_WHAT TO PRODUCE_
Look through the data below and return each line where "axes" appears.

_TASK DATA_
┌──

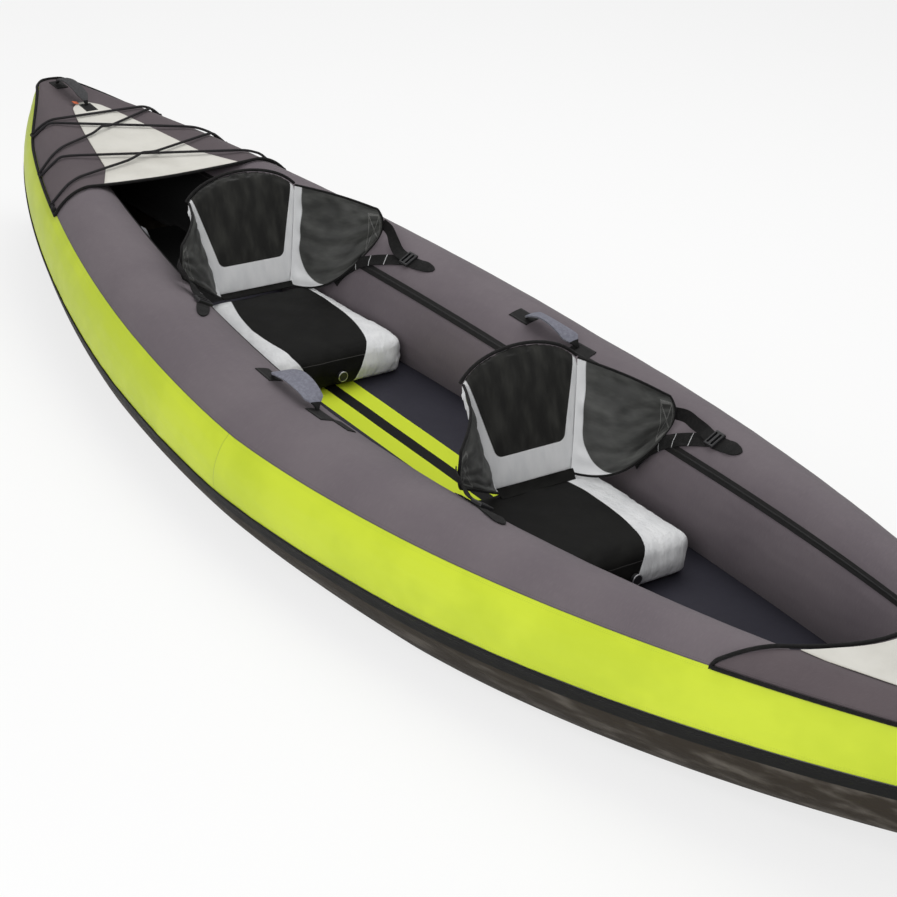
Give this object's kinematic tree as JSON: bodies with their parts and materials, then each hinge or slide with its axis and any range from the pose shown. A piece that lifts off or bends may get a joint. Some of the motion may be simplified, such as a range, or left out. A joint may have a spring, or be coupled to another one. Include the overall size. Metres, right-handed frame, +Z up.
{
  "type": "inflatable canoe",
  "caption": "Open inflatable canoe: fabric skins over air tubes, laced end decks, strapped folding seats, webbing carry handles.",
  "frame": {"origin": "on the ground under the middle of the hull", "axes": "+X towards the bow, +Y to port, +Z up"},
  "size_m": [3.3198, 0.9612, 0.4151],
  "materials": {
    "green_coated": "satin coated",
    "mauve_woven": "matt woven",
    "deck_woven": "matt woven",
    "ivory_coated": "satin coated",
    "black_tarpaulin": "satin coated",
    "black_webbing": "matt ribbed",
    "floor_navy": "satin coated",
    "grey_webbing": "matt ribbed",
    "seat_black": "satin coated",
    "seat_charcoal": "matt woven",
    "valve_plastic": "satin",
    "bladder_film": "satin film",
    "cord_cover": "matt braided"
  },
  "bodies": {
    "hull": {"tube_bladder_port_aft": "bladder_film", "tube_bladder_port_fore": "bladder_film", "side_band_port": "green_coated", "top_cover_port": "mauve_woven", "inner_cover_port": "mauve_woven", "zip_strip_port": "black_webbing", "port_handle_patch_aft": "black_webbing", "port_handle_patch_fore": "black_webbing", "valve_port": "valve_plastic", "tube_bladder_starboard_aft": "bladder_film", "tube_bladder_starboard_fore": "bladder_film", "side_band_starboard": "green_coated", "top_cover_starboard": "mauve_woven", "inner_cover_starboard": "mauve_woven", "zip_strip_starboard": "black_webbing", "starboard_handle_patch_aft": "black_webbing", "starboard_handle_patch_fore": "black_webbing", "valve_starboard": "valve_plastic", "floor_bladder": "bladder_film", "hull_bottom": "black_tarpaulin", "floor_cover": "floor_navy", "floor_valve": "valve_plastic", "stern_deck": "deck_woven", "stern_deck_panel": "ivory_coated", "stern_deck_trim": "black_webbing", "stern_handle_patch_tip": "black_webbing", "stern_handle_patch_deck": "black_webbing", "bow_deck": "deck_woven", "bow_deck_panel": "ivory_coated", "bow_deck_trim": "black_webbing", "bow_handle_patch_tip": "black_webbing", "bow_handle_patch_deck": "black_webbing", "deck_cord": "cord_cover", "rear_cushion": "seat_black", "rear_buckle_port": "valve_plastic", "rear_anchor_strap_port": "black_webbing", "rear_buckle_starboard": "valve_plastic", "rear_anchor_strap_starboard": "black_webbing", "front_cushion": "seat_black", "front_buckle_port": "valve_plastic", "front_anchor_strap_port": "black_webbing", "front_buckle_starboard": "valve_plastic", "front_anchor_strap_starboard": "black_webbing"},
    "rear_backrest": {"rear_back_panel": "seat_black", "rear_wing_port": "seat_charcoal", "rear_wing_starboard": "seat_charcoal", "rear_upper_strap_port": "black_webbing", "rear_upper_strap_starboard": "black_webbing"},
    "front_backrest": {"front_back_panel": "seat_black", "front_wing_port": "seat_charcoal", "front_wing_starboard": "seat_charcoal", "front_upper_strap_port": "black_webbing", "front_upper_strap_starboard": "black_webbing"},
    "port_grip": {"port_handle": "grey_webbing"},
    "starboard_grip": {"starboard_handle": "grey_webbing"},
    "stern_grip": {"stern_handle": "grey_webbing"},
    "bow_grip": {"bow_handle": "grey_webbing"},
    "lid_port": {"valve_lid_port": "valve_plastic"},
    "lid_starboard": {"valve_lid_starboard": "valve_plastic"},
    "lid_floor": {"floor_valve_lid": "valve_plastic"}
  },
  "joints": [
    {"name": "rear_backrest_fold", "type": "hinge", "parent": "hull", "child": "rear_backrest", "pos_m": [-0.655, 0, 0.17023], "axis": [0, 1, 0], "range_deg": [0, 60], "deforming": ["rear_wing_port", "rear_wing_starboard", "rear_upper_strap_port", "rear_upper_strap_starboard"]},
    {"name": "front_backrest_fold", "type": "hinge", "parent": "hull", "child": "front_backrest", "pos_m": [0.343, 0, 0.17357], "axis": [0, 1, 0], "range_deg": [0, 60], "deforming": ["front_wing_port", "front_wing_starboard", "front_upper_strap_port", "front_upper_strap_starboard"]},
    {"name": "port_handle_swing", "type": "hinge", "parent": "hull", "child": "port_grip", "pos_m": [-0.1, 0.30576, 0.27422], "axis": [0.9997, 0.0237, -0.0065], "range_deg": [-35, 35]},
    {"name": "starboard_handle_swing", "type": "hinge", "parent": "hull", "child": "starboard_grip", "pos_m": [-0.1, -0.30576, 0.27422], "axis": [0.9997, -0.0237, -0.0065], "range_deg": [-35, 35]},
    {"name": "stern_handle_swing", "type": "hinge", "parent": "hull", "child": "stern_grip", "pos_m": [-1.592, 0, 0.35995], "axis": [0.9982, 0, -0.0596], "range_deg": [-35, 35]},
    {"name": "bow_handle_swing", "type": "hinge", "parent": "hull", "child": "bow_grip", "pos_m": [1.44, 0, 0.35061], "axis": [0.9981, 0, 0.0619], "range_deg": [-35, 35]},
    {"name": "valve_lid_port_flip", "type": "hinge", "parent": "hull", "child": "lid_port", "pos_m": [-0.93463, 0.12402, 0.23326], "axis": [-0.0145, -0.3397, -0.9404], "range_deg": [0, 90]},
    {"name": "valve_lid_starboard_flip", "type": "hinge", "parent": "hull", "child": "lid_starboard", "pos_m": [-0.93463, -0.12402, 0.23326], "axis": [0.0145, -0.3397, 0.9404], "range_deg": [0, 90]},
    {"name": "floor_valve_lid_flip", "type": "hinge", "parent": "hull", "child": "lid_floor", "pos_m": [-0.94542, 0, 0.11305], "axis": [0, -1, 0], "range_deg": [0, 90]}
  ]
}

└──
┌──

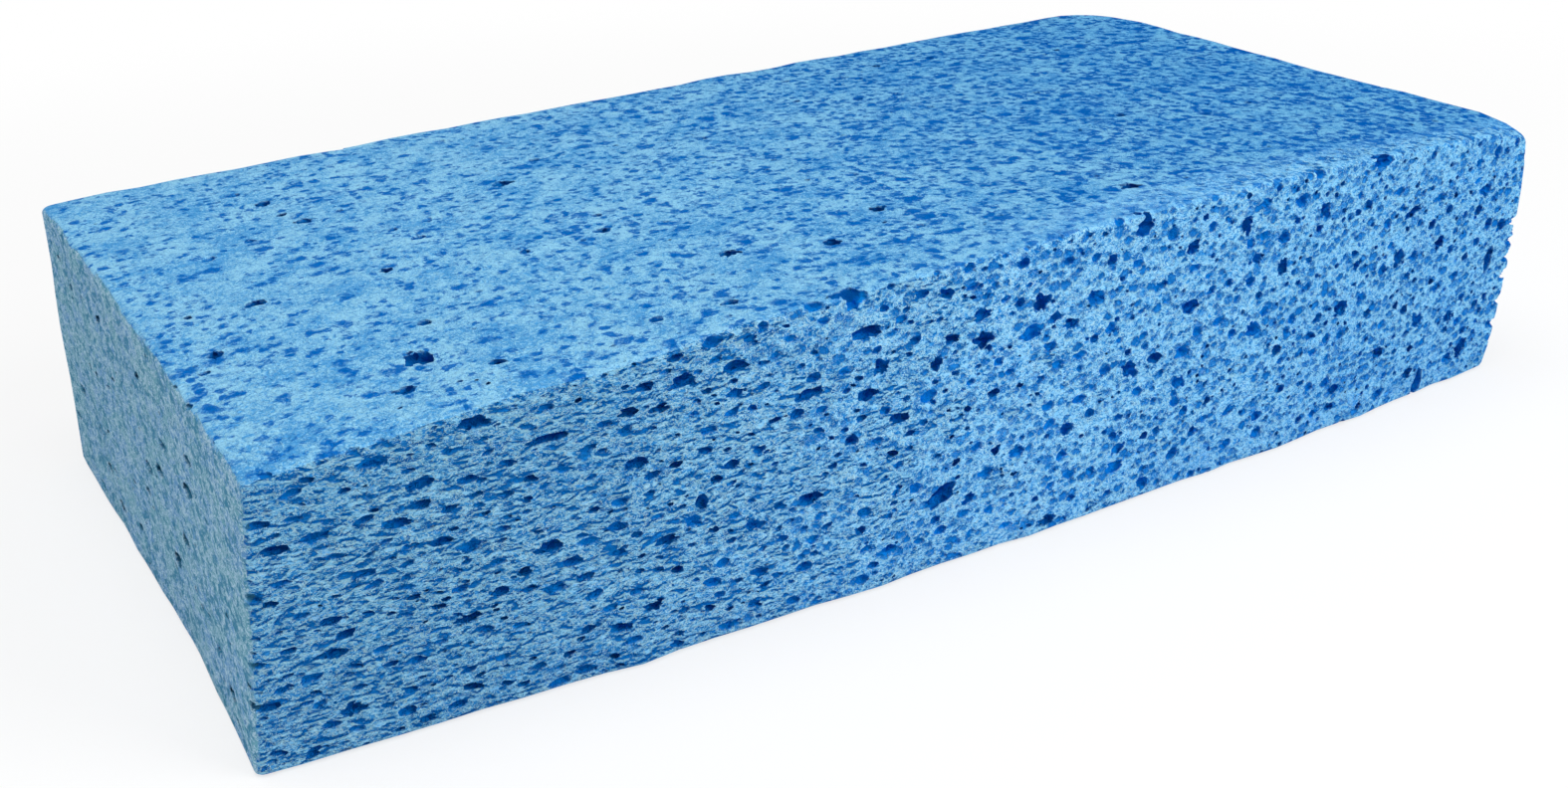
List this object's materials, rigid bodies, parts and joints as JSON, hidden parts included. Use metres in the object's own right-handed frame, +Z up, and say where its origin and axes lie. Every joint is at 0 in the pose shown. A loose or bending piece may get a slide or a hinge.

└──

_RESPONSE TO THE TASK_
  "frame": {"origin": "on the ground under the middle of the hull", "axes": "+X towards the bow, +Y to port, +Z up"},
List this object's materials, rigid bodies, parts and joints as JSON, hidden parts included. Use metres in the object's own right-handed frame, +Z up, and say where its origin and axes lie. Every joint is at 0 in the pose shown. A loose or bending piece may get a slide or a hinge.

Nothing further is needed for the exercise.